::: DATASET SECTION
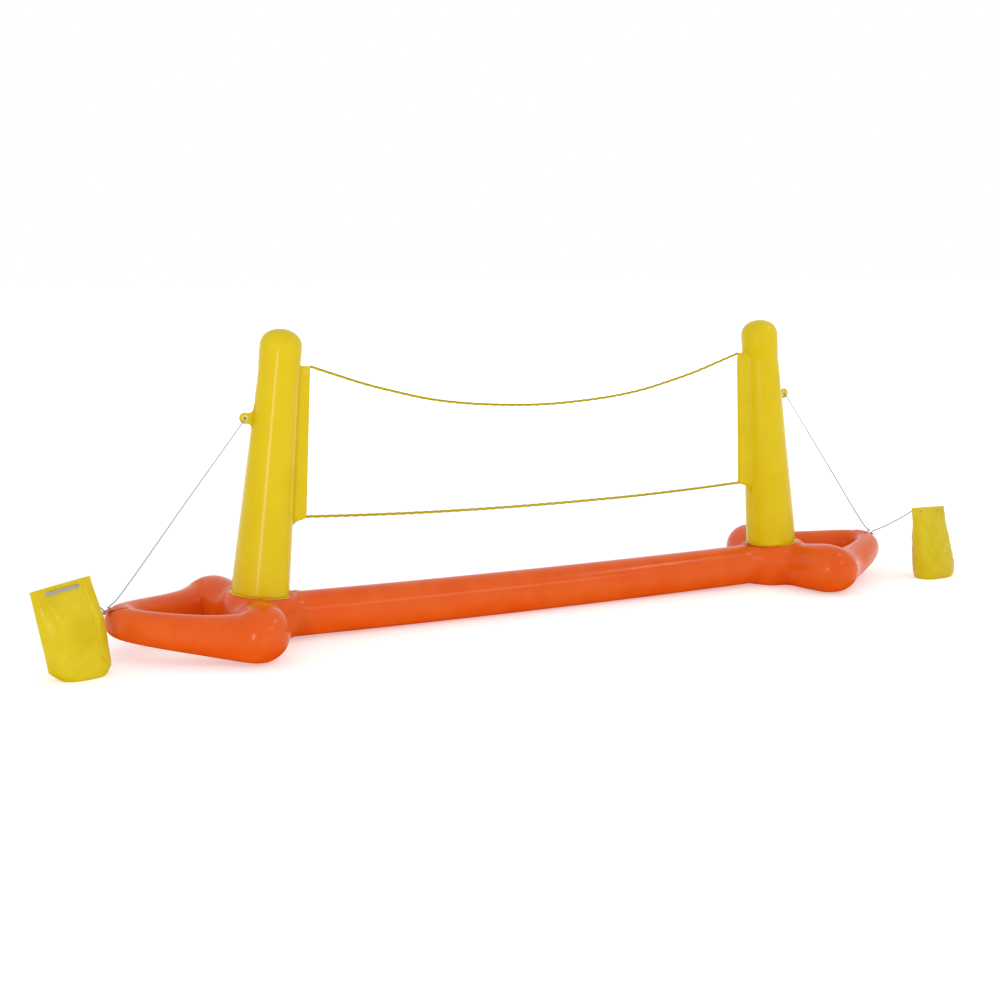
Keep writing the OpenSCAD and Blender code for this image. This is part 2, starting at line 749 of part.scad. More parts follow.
tether(RIGHT_TETHER);  // right_tether
tether_knots(-1, LEFT_POSE, 1);  // left_tether_knots
tether_knots(1, RIGHT_POSE, -1);  // right_tether_knots
base_valve_stem();
base_valve_plug();
pole_valve_stem(-1);  // left_pole_valve_stem
pole_valve_plug(-1);  // left_pole_valve_plug
pole_valve_stem(1);  // right_pole_valve_stem
pole_valve_plug(1);  // right_pole_valve_plug
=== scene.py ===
"""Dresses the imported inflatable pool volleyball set: float, poles, net cords, guy cords and weight bags.

Metres, +Z up. The origin is on the floor under the middle of the tube between the rings, +X runs along the
float and -Y is the side of play that the weight bags lie on. Every finished piece keeps its place in its mesh.
"""

import logging
import math
from collections.abc import Callable, Sequence
from dataclasses import dataclass, field
from enum import Enum

import bpy
import numpy as np
from mathutils import Euler, Matrix, Vector, noise


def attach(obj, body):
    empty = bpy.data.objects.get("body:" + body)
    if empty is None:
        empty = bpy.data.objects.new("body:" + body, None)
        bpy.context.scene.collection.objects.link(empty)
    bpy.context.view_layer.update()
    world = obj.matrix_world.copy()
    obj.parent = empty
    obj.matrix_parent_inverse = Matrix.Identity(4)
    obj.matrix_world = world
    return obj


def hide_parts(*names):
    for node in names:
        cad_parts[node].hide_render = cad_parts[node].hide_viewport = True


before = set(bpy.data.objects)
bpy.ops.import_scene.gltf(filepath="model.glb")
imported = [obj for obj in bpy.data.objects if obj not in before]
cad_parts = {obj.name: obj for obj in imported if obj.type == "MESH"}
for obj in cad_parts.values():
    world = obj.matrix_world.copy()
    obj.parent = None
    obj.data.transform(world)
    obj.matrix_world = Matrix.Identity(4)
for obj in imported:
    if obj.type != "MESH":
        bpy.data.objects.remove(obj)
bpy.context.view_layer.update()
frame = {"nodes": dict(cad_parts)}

LOG = logging.getLogger("volleyball_set")
Hoop = list[Vector]
Marks = float | Sequence[Sequence[float]]
Colour = tuple[float, float, float, float]
Span = tuple[float, float]
Socket = bpy.types.NodeSocket
Inputs = dict[str, object]
Piece = bpy.types.Object
Tree = bpy.types.NodeTree
Material = bpy.types.Material
UP = Vector((0, 0, 1))
ACROSS = Vector((0, 1, 0))
TAU = 2 * math.pi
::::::
▸ **STATED PROBLEM**: Copy every line verbatim.

▸ **SOLUTION**:
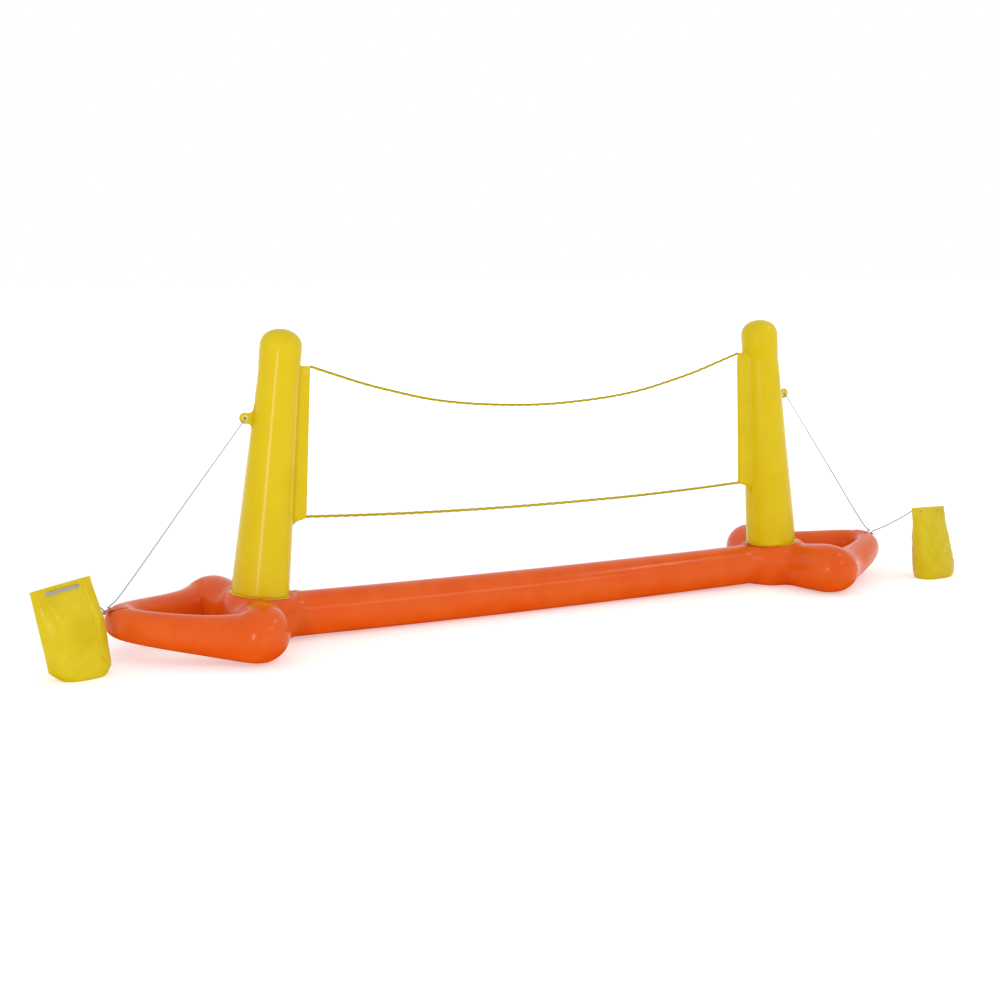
Keep writing the OpenSCAD and Blender code for this image. This is part 2, starting at line 749 of part.scad. More parts follow.
tether(RIGHT_TETHER);  // right_tether
tether_knots(-1, LEFT_POSE, 1);  // left_tether_knots
tether_knots(1, RIGHT_POSE, -1);  // right_tether_knots
base_valve_stem();
base_valve_plug();
pole_valve_stem(-1);  // left_pole_valve_stem
pole_valve_plug(-1);  // left_pole_valve_plug
pole_valve_stem(1);  // right_pole_valve_stem
pole_valve_plug(1);  // right_pole_valve_plug
=== scene.py ===
"""Dresses the imported inflatable pool volleyball set: float, poles, net cords, guy cords and weight bags.

Metres, +Z up. The origin is on the floor under the middle of the tube between the rings, +X runs along the
float and -Y is the side of play that the weight bags lie on. Every finished piece keeps its place in its mesh.
"""

import logging
import math
from collections.abc import Callable, Sequence
from dataclasses import dataclass, field
from enum import Enum

import bpy
import numpy as np
from mathutils import Euler, Matrix, Vector, noise


def attach(obj, body):
    empty = bpy.data.objects.get("body:" + body)
    if empty is None:
        empty = bpy.data.objects.new("body:" + body, None)
        bpy.context.scene.collection.objects.link(empty)
    bpy.context.view_layer.update()
    world = obj.matrix_world.copy()
    obj.parent = empty
    obj.matrix_parent_inverse = Matrix.Identity(4)
    obj.matrix_world = world
    return obj


def hide_parts(*names):
    for node in names:
        cad_parts[node].hide_render = cad_parts[node].hide_viewport = True


before = set(bpy.data.objects)
bpy.ops.import_scene.gltf(filepath="model.glb")
imported = [obj for obj in bpy.data.objects if obj not in before]
cad_parts = {obj.name: obj for obj in imported if obj.type == "MESH"}
for obj in cad_parts.values():
    world = obj.matrix_world.copy()
    obj.parent = None
    obj.data.transform(world)
    obj.matrix_world = Matrix.Identity(4)
for obj in imported:
    if obj.type != "MESH":
        bpy.data.objects.remove(obj)
bpy.context.view_layer.update()
frame = {"nodes": dict(cad_parts)}

LOG = logging.getLogger("volleyball_set")
Hoop = list[Vector]
Marks = float | Sequence[Sequence[float]]
Colour = tuple[float, float, float, float]
Span = tuple[float, float]
Socket = bpy.types.NodeSocket
Inputs = dict[str, object]
Piece = bpy.types.Object
Tree = bpy.types.NodeTree
Material = bpy.types.Material
UP = Vector((0, 0, 1))
ACROSS = Vector((0, 1, 0))
TAU = 2 * math.pi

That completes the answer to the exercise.